Village of Euclid v. Ambler Realty Co. — Study Outline

I. Case Overview

  • Case: Village of Euclid v. Ambler Realty Co.
  • Citation: 272 U.S. 365 (1926), Supreme Court of the United States
  • Category: Constitutional Law

II. Facts

The Village of Euclid, Ohio, a rapidly developing suburb of Cleveland, adopted a comprehensive zoning ordinance that divided the municipality into use districts (U-1 through U-6), height districts, and area districts. The use scheme generally ranged from U-1 (single-family dwellings) to U-6 (heavy industry), with intermediate categories allowing two-family homes, apartments, commercial uses, and light industry. Ambler Realty Company owned approximately 68 acres of vacant land in Euclid, fronting Euclid Avenue and extending south to a railroad line. Before the ordinance, the land's highest and best use was alleged to be industrial; the ordinance, however, placed significant portions of the tract in residential and restricted commercial districts, limiting industrial development to smaller portions near the railroad. Ambler alleged that the ordinance substantially reduced the land's value—by preventing an industrial subdivision near the rapidly expanding Cleveland market—and claimed that the ordinance was arbitrary and violated the Due Process and Equal Protection Clauses of the Fourteenth Amendment.

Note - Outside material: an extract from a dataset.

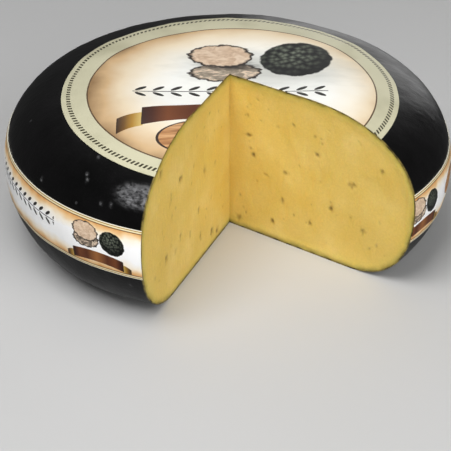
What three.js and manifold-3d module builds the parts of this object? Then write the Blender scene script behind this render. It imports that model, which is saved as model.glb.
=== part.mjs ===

A three-judge district court enjoined enforcement, holding the ordinance unconstitutional on its face. The Village appealed to the Supreme Court.

III. Issue

Does a comprehensive zoning ordinance that divides a municipality into districts and restricts uses, heights, and areas violate the Fourteenth Amendment's Due Process or Equal Protection Clauses by arbitrarily interfering with property rights, or is it a permissible exercise of the police power?

IV. Rule

A municipal zoning ordinance is constitutional if it bears a rational relation to the public health, safety, morals, or general welfare. When the validity of the legislative classification is fairly debatable, the legislative judgment must be allowed to control. Zoning that segregates incompatible uses to prevent harms analogous to nuisances is a legitimate exercise of the police power. Facial invalidation is appropriate only when the ordinance is arbitrary and unreasonable in all its applications; diminution in property value, standing alone, does not establish unconstitutionality.

V. Holding

The Euclid zoning ordinance is not unconstitutional on its face; it is a valid exercise of the police power reasonably related to the public health, safety, morals, and general welfare. The district court's injunction was reversed.

VI. Reasoning

The Court (Justice Sutherland) emphasized the changing conditions of urban life—industrialization, increased density, traffic, and fire hazards—requiring modern regulatory tools. It analogized zoning to nuisance prevention: separating uses is a rational way to avert conflicts (for example, keeping heavy industry away from residences). The Court acknowledged that some uses excluded from residential areas may be harmless in particular instances, but insisted that legislation may proceed by general classification to address typical harms. Thus, the fact that certain excluded uses would not be harmful in every case does not render the entire ordinance arbitrary. The Court articulated a deferential test: if the reasonableness of the zoning classification is fairly debatable, courts defer to the legislative body. The ordinance's graduated use districts and the availability of administrative adjustments (e.g., through a board of zoning appeals) demonstrated a measured approach rather than an inflexible regime. The record did not establish that the ordinance was confiscatory or arbitrary in all its applications; the alleged diminution in value, without more, did not suffice to invalidate the ordinance. Equal protection objections also failed because the classifications were rational and uniformly applied within districts. Importantly, the Court confined its ruling to the facial challenge. It left open the possibility that a particular application of the ordinance to specific property might be unconstitutional if shown to be arbitrary or unreasonable in that context (a point later illustrated by Nectow v. City of Cambridge). Overall, the ordinance's structure, purposes, and relationship to legitimate governmental objectives satisfied the Fourteenth Amendment.

VII. Significance

Euclid is the cornerstone of American land-use law. It legitimized comprehensive zoning, gave rise to the term Euclidean zoning, and entrenched a deferential rational basis standard—captured by the fairly debatable doctrine—for reviewing land-use regulations. The case reoriented substantive due process analysis away from Lochner-era skepticism and toward judicial restraint in economic and property regulation. Euclid also established the nuisance-analogy framework for understanding zoning's purpose: avoiding incompatible uses to protect neighborhood stability and public welfare. For law students, Euclid frames the baseline constitutional limits of zoning, clarifies the difference between facial and as-applied challenges, and sets the stage for later developments in takings jurisprudence and more nuanced scrutiny under equal protection in certain contexts.

VIII. Conclusion

Village of Euclid v. Ambler Realty Co. constitutionalized comprehensive zoning and set a deferential standard of review for land-use regulations. By anchoring zoning in the police power and the general welfare, the Court recognized the need for municipalities to manage growth, mitigate land-use conflicts, and protect neighborhood character without running afoul of the Fourteenth Amendment.